The opinions of Richard Di Natale were far less entertaining than the opinions of the party. Greens supporters largely find him intelligent and compassionate, but ‘no Bob Brown’. Those who don’t support the party largely reported that they don’t think about him much at all… ‘who?’ was a common response. There was a smaller group that didn’t like him, but their sentiments usually mirrored what they thought of the party – i.e. if they said the party were a bunch of hypocrites, they’d say Di Natale was a hypocrite. This indicates that people aren’t thinking about the Greens leader that deeply, or separately from thinking about the party.
We asked two questions about the section 44 disqualifications, which continues to be a very fascinating subject in terms of how much people think about each disqualification differently. A much higher proportion of respondents blamed the individuals in comparison to the Hanson survey.The vast majority of respondents thought Scott Ludlam and Larissa Waters immediately resigning was the right and honorable thing to do, even if they admitted that begrudgingly.
The open comments field was well used (you lot really did have plenty to say about the Greens…) with comments either reiterating their impassioned views about the party from the first question, or commenting on particular personalities. Many were sad Scott Ludlam was gone (me too), conversely, plenty were happy Lee Rhiannon was gone. Some mixed comments about Sarah Hanson Young – she appears to be a polarising figure for the party, with the extremes of ‘Sarah Hanson Young for PM’ and naming her as the worst culprit in the stunts to get media headlines. (Savvy observers would note the parallels with Pauline Hanson there.)

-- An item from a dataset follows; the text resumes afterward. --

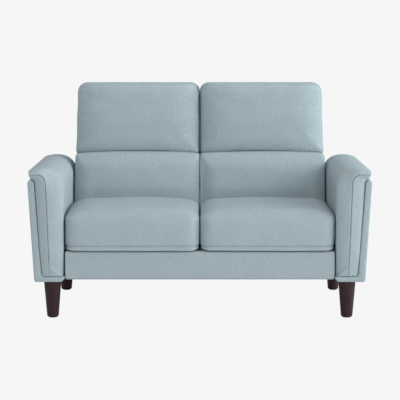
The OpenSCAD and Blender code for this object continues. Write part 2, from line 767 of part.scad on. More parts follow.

Next up in the party short surveys: Centre Alliance. Sign up to join the Voter Choice Project today.
*There was an error in the short survey which affected about 110 respondents, not allowing them to select ‘yes’ for both the House and Senate. These respondents are removed from that figure, but I have manually recoded them back to being prior Greens voters or not if I can determine it from what was captured. Sincere apologies for this.